LinkedIn will focus this year, in part, on building bonds between members and companies with profiles on the site through targeted messages to audience segments, Jonathan Lister, vice president for North America marketing solutions at the social network, told MediaPost.
Company status updates, which allows members to get automatic updates on changes to specific companies, and the Follow feature will become the pedestal for the strategy to build out products and services.
Through these tools, LinkedIn will attempt to grow revenue from U.S. companies. Today, it gets a greater share of its ad dollars from outside the U.S., according to eMarketer analyst Debra Aho Williamson. This year, the site will see $226 million in ad revenue, a 46.1% increase compared with 2011, 32% of which is derived from overseas.
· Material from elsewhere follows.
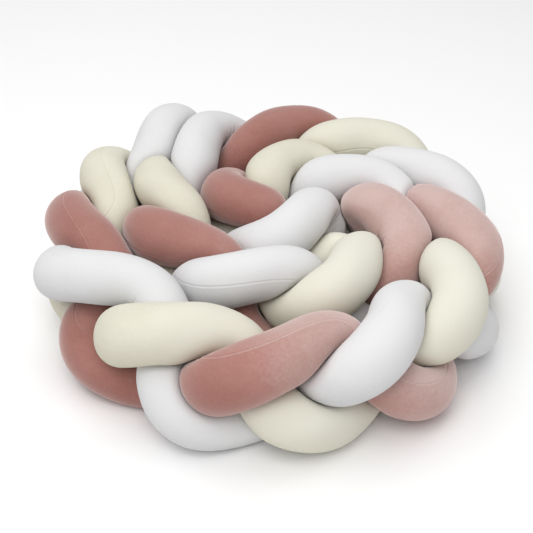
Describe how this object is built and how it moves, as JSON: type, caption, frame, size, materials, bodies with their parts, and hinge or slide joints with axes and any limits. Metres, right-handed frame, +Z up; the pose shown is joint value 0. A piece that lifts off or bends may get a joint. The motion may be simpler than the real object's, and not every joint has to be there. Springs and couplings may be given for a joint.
{
  "type": "braided crib bumper",
  "caption": "Braided crib bumper of stuffed velvet tubes in white, cream and rose, coiled up on its lower edge.",
  "frame": {"origin": "on the floor, under the middle of the coil's box", "axes": "+Z up, out of the floor; -Y towards the side where the outer turn lies lowest in view; +X to the right of it"},
  "size_m": [0.5674, 0.5705, 0.1668],
  "materials": {
    "velvet_white": "short-pile velvet, white",
    "velvet_cream": "short-pile velvet, cream",
    "velvet_rose": "short-pile velvet, dusty rose"
  },
  "bodies": {
    "root": {"strand_white": "velvet_white", "strand_cream": "velvet_cream", "strand_rose": "velvet_rose"}
  },
  "joints": []
}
By 2014, Aho Williamson estimates U.S. advertisers will account for 60% of LinkedIn’s revenue of $405.6 million. Marketers can attribute the revised forecast, since September 2011, to a "stronger- than-expected advertising program on the site." LinkedIn has three solid revenue streams -- advertising, professional services, and premium membership ---- which makes them a little different than other social networks.
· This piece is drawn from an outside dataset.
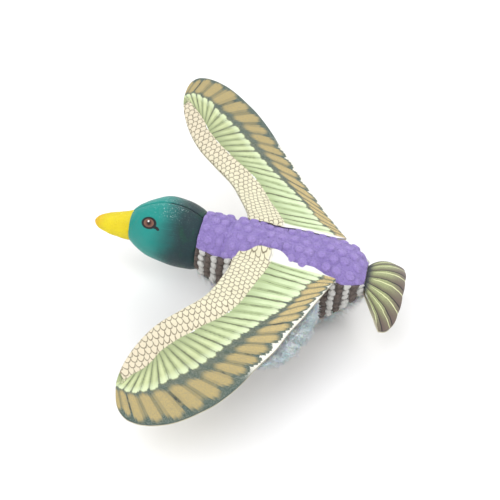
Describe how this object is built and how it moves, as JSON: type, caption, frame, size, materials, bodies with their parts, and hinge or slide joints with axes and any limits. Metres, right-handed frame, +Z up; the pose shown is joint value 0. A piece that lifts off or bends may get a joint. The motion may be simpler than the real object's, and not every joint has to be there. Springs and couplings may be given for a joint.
{
  "type": "flapping wing mallard decoy",
  "caption": "Stuffed mallard with a dotted back strip, padded printed wings on wire levers that flap, and a motor unit in a belly pocket.",
  "frame": {"origin": "on the resting plane, below the middle of the length and span", "axes": "+X towards the bill, +Y towards the left wing tip, +Z up"},
  "size_m": [0.336, 0.4976, 0.1114],
  "materials": {
    "purple_plush": "dimpled plush",
    "striped_plush": "tufted plush in rows",
    "white_plush": "long pile plush",
    "head_print": "printed satin weave",
    "bill_fabric": "brushed knit",
    "wing_print": "printed canvas",
    "wing_lining": "plain cotton",
    "tail_print": "printed canvas",
    "fibre_fill": "polyester fibre",
    "pocket_cloth": "plain weave",
    "hook_tape": "hook and loop tape",
    "case_plastic": "fine texture",
    "acetal": "moulded",
    "lever_plastic": "moulded",
    "steel": "ground",
    "motor_can": "plated",
    "brass_gear": "machined",
    "cell_wrap": "foil pouch",
    "board": "solder mask",
    "black_plastic": "moulded",
    "red_plastic": "clear tinted"
  },
  "bodies": {
    "torso": {"back_panel": "purple_plush", "left_flank_panel": "striped_plush", "right_flank_panel": "striped_plush", "belly_panel": "white_plush", "front_stuffing": "fibre_fill", "rear_stuffing": "fibre_fill", "head_left_panel": "head_print", "head_right_panel": "head_print", "head_stuffing": "fibre_fill", "bill_cover": "bill_fabric", "bill_stuffing": "fibre_fill", "tail_top_panel": "tail_print", "tail_bottom_panel": "wing_lining", "tail_stuffing": "fibre_fill", "motion_pocket": "pocket_cloth", "loop_strip": "hook_tape", "pocket_placket": "pocket_cloth", "case_top": "case_plastic", "case_bottom": "case_plastic", "case_screws": "steel", "gearbox_plate": "acetal", "motor": "motor_can", "idler_pin": "steel", "crank_axle": "steel", "guide_rods": "steel", "lever_pins": "steel", "battery": "cell_wrap", "battery_leads": "red_plastic", "circuit_board": "board", "charging_socket": "steel", "button_spring": "steel", "indicator_led": "red_plastic", "speaker": "black_plastic", "motion_sensor": "brass_gear"},
    "left_wing": {"left_wing_lever": "lever_plastic", "left_wing_wire": "steel", "left_wire_cap": "black_plastic", "left_wing_top": "wing_print", "left_wing_bottom": "wing_lining", "left_wing_wadding": "fibre_fill", "left_underwing_plush": "white_plush"},
    "right_wing": {"right_wing_lever": "lever_plastic", "right_wing_wire": "steel", "right_wire_cap": "black_plastic", "right_wing_top": "wing_print", "right_wing_bottom": "wing_lining", "right_wing_wadding": "fibre_fill", "right_underwing_plush": "white_plush"},
    "yoke": {"yoke_rack": "lever_plastic"},
    "crank": {"crank_gear": "acetal"},
    "idler": {"idler_gear": "acetal"},
    "rotor": {"motor_shaft": "steel", "motor_pinion": "brass_gear"},
    "button": {"power_button": "black_plastic"},
    "flap": {"pocket_flap": "white_plush", "hook_strip": "hook_tape"}
  },
  "joints": [
    {"name": "left_wing_flap", "type": "hinge", "parent": "torso", "child": "left_wing", "pos_m": [-0.028, 0.026, 0.07], "axis": [1, 0, 0], "range_deg": [-15, 30]},
    {"name": "right_wing_flap", "type": "hinge", "parent": "torso", "child": "right_wing", "pos_m": [-0.028, -0.026, 0.07], "axis": [-1, 0, 0], "range_deg": [-15, 30]},
    {"name": "yoke_slide", "type": "slide", "parent": "torso", "child": "yoke", "axis": [0, 0, 1], "range_m": [-0.00475, 0.0024]},
    {"name": "crank_spin", "type": "hinge", "parent": "torso", "child": "crank", "pos_m": [-0.035, 0, 0.058], "axis": [1, 0, 0], "continuous": true},
    {"name": "idler_spin", "type": "hinge", "parent": "torso", "child": "idler", "pos_m": [-0.035, 0, 0.0424], "axis": [1, 0, 0], "continuous": true},
    {"name": "motor_spin", "type": "hinge", "parent": "torso", "child": "rotor", "pos_m": [-0.035, 0, 0.0292], "axis": [1, 0, 0], "continuous": true},
    {"name": "power_button_press", "type": "slide", "parent": "torso", "child": "button", "axis": [0, 0, 1], "range_m": [0, 0.0012], "stiffness_N_per_m": 150, "deforming": ["button_spring"]},
    {"name": "pocket_flap_open", "type": "hinge", "parent": "torso", "child": "flap", "pos_m": [-0.0255, 0, 0.00075], "axis": [0, -1, 0], "range_deg": [0, 100]}
  ],
  "couplings": [
    {"joint": "right_wing_flap", "follows": "left_wing_flap", "ratio": 1},
    {"joint": "yoke_slide", "follows": "left_wing_flap", "m_per_rad": -0.009},
    {"joint": "idler_spin", "follows": "crank_spin", "ratio": -3.3333},
    {"joint": "motor_spin", "follows": "crank_spin", "ratio": 8.8889}
  ]
}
The problem with generated ad revenue from the site is people don't use LinkedIn ads as regularly as many of the other social networks, Aho Williamson said. "They don't spend a lot of time there; they come and go," she said. "LinkedIn still needs to build-up the 'time-spent metric' we see on Facebook and Twitter."
Aho Williamson said the Follow model works for Facebook, as well as Twitter, which she estimates will reach $450 million in global ad revenue by 2014.
The ability to "Follow" news and updates from sites across the Web isn't new. RSS feeds, even Twitter, offer the capability to capture information and stream it into an email inbox or reader. LinkedIn will take the concept a step further, allowing companies to message site members one-on-one. Those messages tend to go viral more often, Lister said.
"Followers who receive messages from companies tend to comment, like and share that relevant information," Lister said. "We're seeing high engagement from that Follower product, higher than we have seen before. So, we will spend a lot of time this year focusing on the follower ecosystem to make sure the product gets better with more relevant messages."
Lister attributes the ability to target "influential" professionals with ads based on their job function and title. These types of messages tend to get shared more often. For instance, Lister spearheaded Cisco System's recent video email campaign targeting 140,000 C-level executives through LinkedIn's partner message program. The site supports profiles for about 4 million C-level and senior vice presidents, as well as display media, polls and research.
For those arguing inaccuracies in social network profiles, Lister said most want to keep their professional profiles updated. 81% of LinkedIn members want to keep the information related to personal lives separate from professional.
LinkedIn will report earnings Feb. 9.